Well, once you realise that the Local Authority HAVE to stop accommodating a child voluntarily once the parent objects (s20(7) , but that they HAVE to provide accommodation for any child who meets the criteria in s20(1), which includes “the person who has been caring for him being prevented (whether or not permanently or for whatever reason) from providing him with suitable accommodation”

 

(Lightbulb)

 

It is pretty clear that the wealthy parent, served with a contribution notice, who ignores it, and is then taken to court, can simply declare as soon as the Contribution Order is made that they object to the child being accommodated.

 

That ends the accommodation and the Contribution Order.  The parent can then notify the LA that the child needs to be voluntarily accommodated all over again.

 

And note that the Contribution Order doesn’t compel any payments HIGHER than the original weekly amount in the contribution notice, so it doesn’t provide for recovery of the previous weeks missed. (that’s the net effect of reg 23(3) (a) )

 

In those circumstances, the Contribution Order will net the Local Authority not one shiny penny, and will lose them all the legal fees and costs in the meantime. 

 

 

So, just running things through in my own mind :-

 

  • A policy of charging middle to high income parents for voluntarily accommodating children would be politically unpopular

 

  • It would garner very negative publicity (as we have seen, just saying that you are considering it makes things get ugly)

 

  • Probably only covers a small proportion of the children who are voluntarily looked after in any event 
  • Has the possibility of discouraging parents who are not coping temporarily and need a break from seeking that help

 

  • It almost certainly inhibits the working relationship between the Local Authority and the parent aimed at fixing the problems so that the child could go home.

 

  • It would be administratively expensive – someone has to do financial assessments (and how do you get a parent to tell you their income anyway? What’s in it for the wealthy parent to tell you?), someone has to draw up Contribution Notices, someone has to collect the money and keep track of it

 

  • Any attempt to enforce it would be incredibly vulnerable to a side-step using the interplay of s20(7) and para 24 (4) (c), as outlined above

 

  • It would be unlikely to actually recoup any income

 

 

 So, ending with Alan Partridge again, I’m not sure that this policy is “back of the net” material

 

Of course, all Worcestershire have done so far is remind themselves that they have a statutory duty to CONSIDER this and all that they have done is complied with their duties under the Children Act 1989.

About suesspiciousminds

Law geek, local authority care hack, fascinated by words and quirky information; deeply committed to cheesecake and beer.

12 responses

  1. Pingback: “Hope your child enjoyed their stay, now ...

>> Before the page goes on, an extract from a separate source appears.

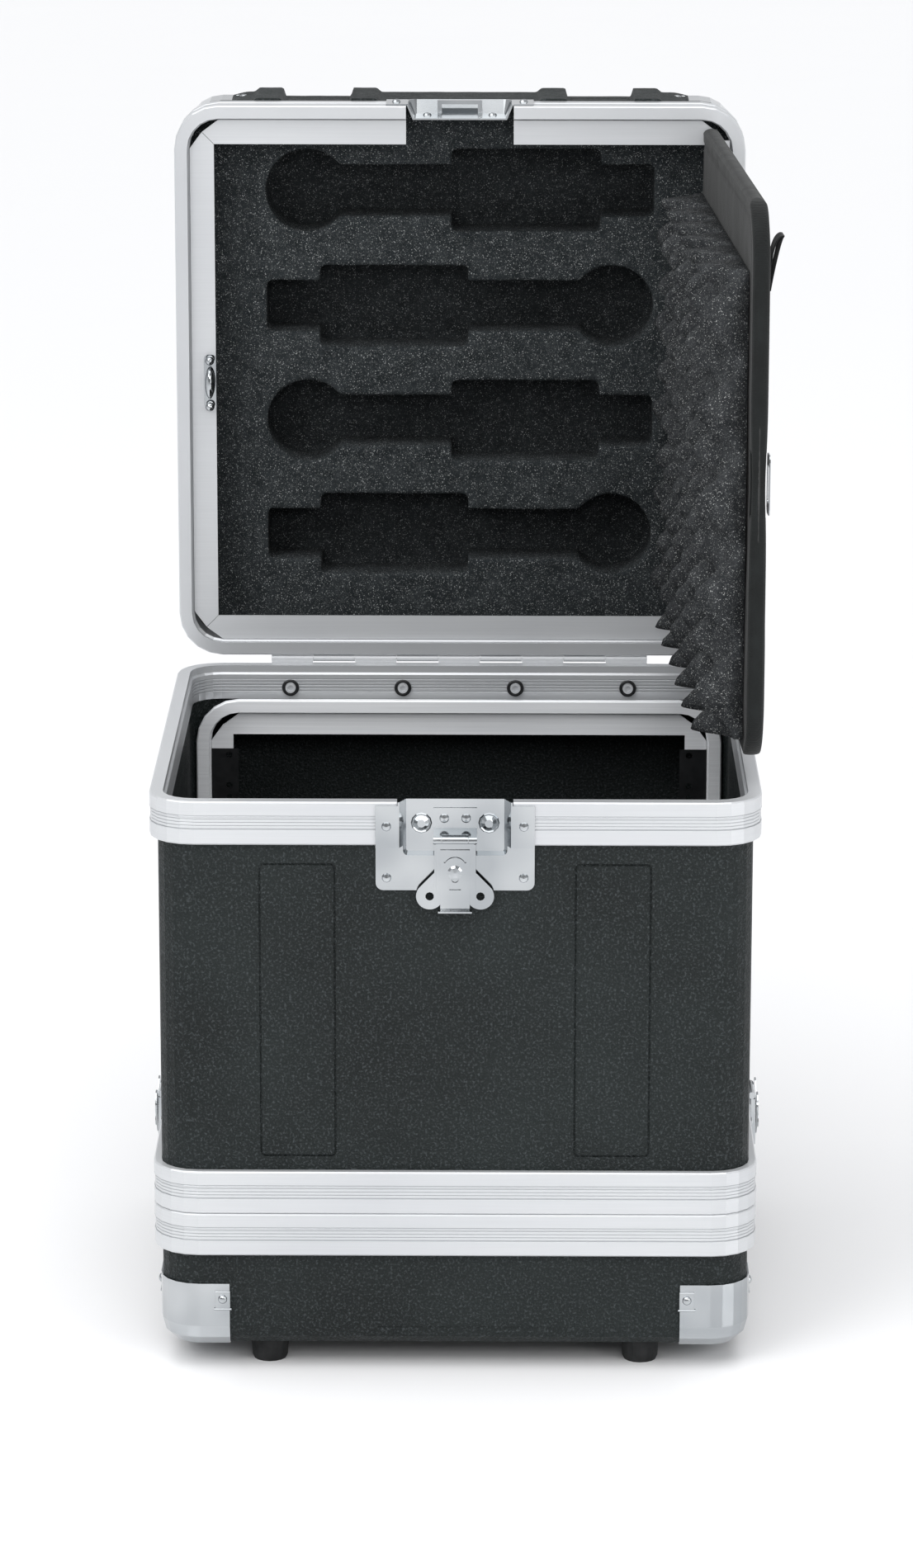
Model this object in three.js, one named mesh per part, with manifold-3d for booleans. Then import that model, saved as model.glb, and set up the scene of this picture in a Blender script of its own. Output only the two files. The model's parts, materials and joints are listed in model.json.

  2. Please, please be wearing an anorak.
    Could you also live in a caravan or a hotel.
    I personally feel that you would own a late night radio show…

  3. Reblogged this on Sociology + Social Policy = Sociopolocy and commented:
    This is probably the clearest explanation I’ve seen yet of the potential charging for foster care that’s currently incited shock across the nation.

    Much kudos to suesspiciousminds for the work in clearing this up so much.

  4. When I worked at another LA in 2008 they had created a template letter aimed to do what Worcester propose i.e. establish whether parent can/should contribute. The letter was used on a couple of occasions but as far as I am aware not one ‘shiny’ penny was recovered but there was no media interest at the time.

    While I agree that some parents could and should contribute I too cannot see how this could be enforced effectively under current legislation.

    • A better approach might be to lobby Government to move ALL child benefit across to foster carers or the relative caring for the child for the period of the stay. At the moment, that doesn’t happen until a Residence Order or such is made, and seems to take forever. That would be a small amount of money in each individual case, but would add up to far far more

  5. Having seen a fair amount of shenanigans between local authorities and parents, this raises certain questions for me:
    1. What about the children in “voluntary” care because parents were were told agree to “voluntary care or else……..”?
    2. With your child in their hands, how many parents would dare to start a confrontation? We have seen far too many parents who fought for better provision for children with special needs, caught in a mesh of hostility where social services were used as a “frightener”.
    3. What about prior consent? Faced with an estimate in advance of what the actual bill would be, parents may well find relatives who will do it for less – and with less trauma to the children. After all, we shop around for everything else – including day care for children.
    Jean Robinson, President, Association for Improvements in the Maternity Services

    • I imagine jean, that worcestershire faced with the bad press are looking for a way to bow out gracefully – hence my trail of face-saving breadcrumbs. You are entirely right – the policy gets very messy and blurred with all the things you raise – not to mention separated parents. Where the children mostly live with dad, but mum has the greater income, or vice versa, will one parent be asked to pay more? More importantly, however, there’s no legal obligation on a parent to answer any questions about financial circumstances prior to s20 – if the s20 criteria are made out, that’s the duty on the LA. They don’t have any authority to be negotiating terms about the accommodation first.